Richard O’Sullivan: Fragments of the Los Angeles River


  • ©, Richard O'Sullivan, Fragments of the Los Angeles River

Title:


    Fragments of the Los Angeles River

Artist(s) and People Involved:


Symposium:


Venue(s):


Medium:


    Standard Definition Video with stereo sound (projected)

Artist Statement:


    The Los Angeles River flows for fifty miles through the city from the mountains to the sea, chiefly along a concrete channel designed to prevent it flooding. A video work intended for gallery projection, Fragments of the Los Angeles River brings together fragments of footage from the artist’s journeys along the river.

    These images present varied, contradictory visions of the river, and as such are difficult for the viewer to assimilate into one coherent portrayal. The piece has no voiceover to help the spectator privilege one perspective, and the structure of the work does not prioritise one representation over another.

    Indeed, the video is not designed to depict the river in a strongly univocal way, merely as a post-industrial nightmare for example, or straightforwardly as an unlikely haven for wildlife. Instead it portrays the river as a nebulous cloud of different qualities with little apparent relationship, order or hierarchy.

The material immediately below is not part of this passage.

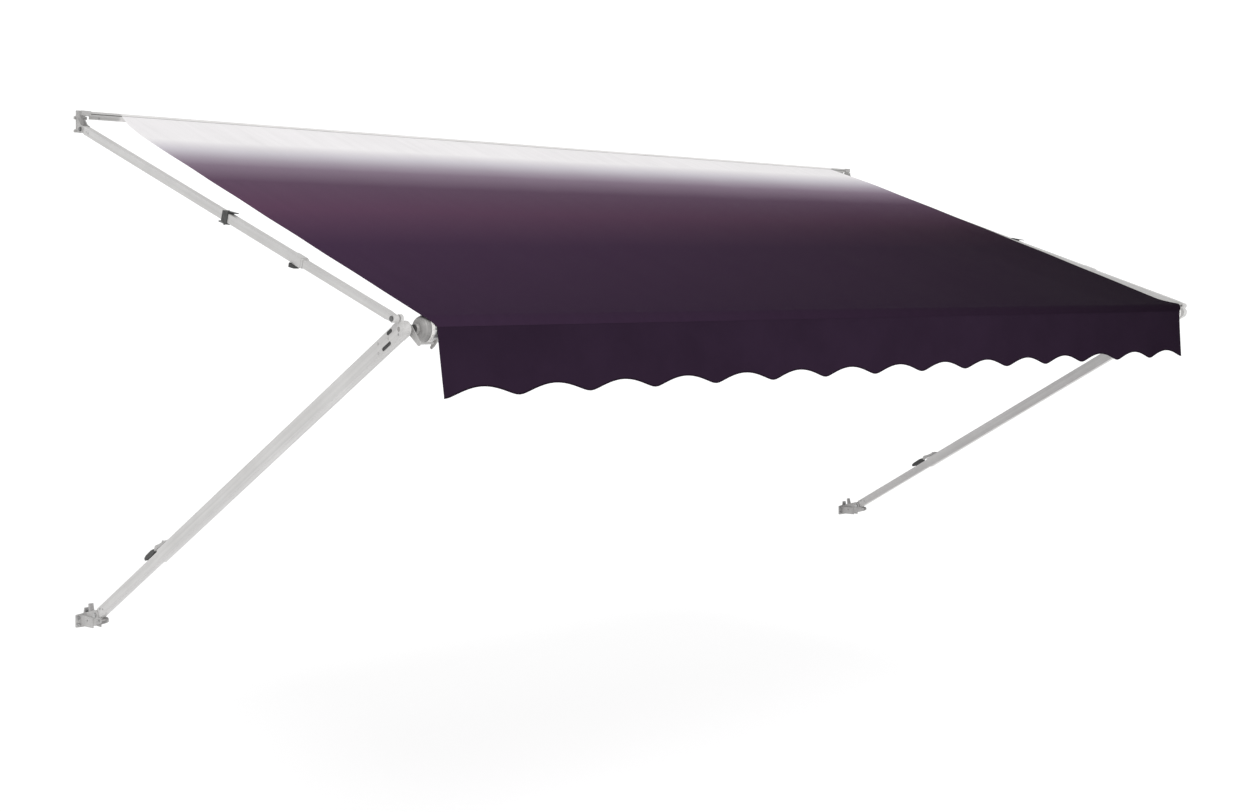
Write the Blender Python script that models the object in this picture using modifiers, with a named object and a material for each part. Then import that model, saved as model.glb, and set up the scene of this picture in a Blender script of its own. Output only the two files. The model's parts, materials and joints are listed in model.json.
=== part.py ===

    By refusing to structure its portrayal of the river into a coherent statement, Fragments of the Los Angeles River raises questions about the nature of representation, and implies the process of exclusion or arrangement necessary to produce a conventional documentary. As a result, our basic systems for understanding and describing a place – or any subject – are intended to come to the fore as we watch the piece.